Vellu, a minister for 26 years - something of a record - and the seniormost representative of the Malaysian Indian community in the government, said 70 percent of the investment could come from Kazana, the government's investing arm that would then open an office in India, while the remaining could come from the Indian government and from toll collection.
"It will be an invest, build, operate and transfer project worth about 8-10 billion ringgits ($2-3 billion), the like of which no country has proposed before," Vellu told IANS in an interview shortly before he made a presentation to Prime Minister Manmohan Singh.
Vellu said the clearance of such a network of freeways - between Delhi and Kolkata, one connecting Chenna-Kochi-Bangalore and between Mumbai and Bhopal - would open up the floodgates of investment and development and accelerate economic growth in the areas around it.

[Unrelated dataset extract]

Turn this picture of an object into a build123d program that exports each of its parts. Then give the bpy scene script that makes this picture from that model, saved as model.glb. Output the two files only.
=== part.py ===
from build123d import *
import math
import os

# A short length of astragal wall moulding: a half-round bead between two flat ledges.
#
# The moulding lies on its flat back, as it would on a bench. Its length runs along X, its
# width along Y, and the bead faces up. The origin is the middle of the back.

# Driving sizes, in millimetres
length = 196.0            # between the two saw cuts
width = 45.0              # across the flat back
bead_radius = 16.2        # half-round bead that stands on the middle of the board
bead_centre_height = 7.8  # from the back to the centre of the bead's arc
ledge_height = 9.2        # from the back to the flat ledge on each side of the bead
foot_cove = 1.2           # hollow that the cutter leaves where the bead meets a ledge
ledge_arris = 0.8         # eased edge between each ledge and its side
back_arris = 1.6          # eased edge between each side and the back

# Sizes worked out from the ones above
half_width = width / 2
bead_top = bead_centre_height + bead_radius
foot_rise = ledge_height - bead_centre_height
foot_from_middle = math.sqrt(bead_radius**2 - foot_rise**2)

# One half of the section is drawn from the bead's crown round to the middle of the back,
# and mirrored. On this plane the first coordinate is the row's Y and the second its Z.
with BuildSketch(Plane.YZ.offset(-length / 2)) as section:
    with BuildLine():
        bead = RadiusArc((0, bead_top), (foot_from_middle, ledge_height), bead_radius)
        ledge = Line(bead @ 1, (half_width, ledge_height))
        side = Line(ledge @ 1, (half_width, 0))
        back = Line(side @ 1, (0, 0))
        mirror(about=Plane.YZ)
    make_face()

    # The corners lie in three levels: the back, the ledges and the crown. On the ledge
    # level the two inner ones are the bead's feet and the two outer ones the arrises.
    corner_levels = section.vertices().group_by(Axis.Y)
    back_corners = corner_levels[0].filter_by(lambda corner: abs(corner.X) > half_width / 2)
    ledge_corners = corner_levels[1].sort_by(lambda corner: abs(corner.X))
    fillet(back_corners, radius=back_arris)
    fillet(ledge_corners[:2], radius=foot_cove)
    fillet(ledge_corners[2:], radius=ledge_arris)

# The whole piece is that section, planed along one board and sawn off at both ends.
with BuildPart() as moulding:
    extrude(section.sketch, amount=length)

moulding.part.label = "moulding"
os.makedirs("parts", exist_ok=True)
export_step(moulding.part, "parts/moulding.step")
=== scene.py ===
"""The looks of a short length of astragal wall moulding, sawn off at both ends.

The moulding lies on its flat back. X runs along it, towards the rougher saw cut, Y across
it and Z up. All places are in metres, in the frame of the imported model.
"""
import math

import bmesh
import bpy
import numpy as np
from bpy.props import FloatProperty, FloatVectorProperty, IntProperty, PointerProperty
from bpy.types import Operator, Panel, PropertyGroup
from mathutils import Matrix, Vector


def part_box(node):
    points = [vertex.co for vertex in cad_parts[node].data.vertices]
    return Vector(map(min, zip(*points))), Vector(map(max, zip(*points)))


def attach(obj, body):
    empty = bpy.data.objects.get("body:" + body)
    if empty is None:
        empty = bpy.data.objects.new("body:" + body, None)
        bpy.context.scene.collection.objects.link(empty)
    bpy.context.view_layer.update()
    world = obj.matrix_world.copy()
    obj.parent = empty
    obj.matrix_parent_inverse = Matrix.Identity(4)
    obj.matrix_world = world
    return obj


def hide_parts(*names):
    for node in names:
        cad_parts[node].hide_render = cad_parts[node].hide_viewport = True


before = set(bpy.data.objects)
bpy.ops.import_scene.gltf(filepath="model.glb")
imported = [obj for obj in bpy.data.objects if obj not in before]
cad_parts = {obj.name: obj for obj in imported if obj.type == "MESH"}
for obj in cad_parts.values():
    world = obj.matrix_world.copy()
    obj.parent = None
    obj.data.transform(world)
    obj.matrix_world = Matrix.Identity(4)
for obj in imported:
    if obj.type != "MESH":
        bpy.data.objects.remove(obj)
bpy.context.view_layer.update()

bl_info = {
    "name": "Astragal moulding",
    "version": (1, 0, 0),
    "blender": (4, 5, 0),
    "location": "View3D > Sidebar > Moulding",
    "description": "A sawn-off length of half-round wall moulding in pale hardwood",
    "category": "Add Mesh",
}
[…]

He said he had first made the proposal to late prime minister P.V. Narasimha Rao when he came here in the early 1990s, but "India was not then ready for such freeways".
But it is a changed India now, Vellu said, and he hoped the present Congress-led coalition government would clear it expeditiously to build on the rapidly growing political and economic relationship between the countries.
Among the other mega projects that Malaysian companies were doing in India were an 300-million ringgit ($80-million) conference centre in the heart of the Indian capital for which it has a signed a deal with the New Delhi Municipal Council. The project would include the eventual construction of the tallest building in the capital as well.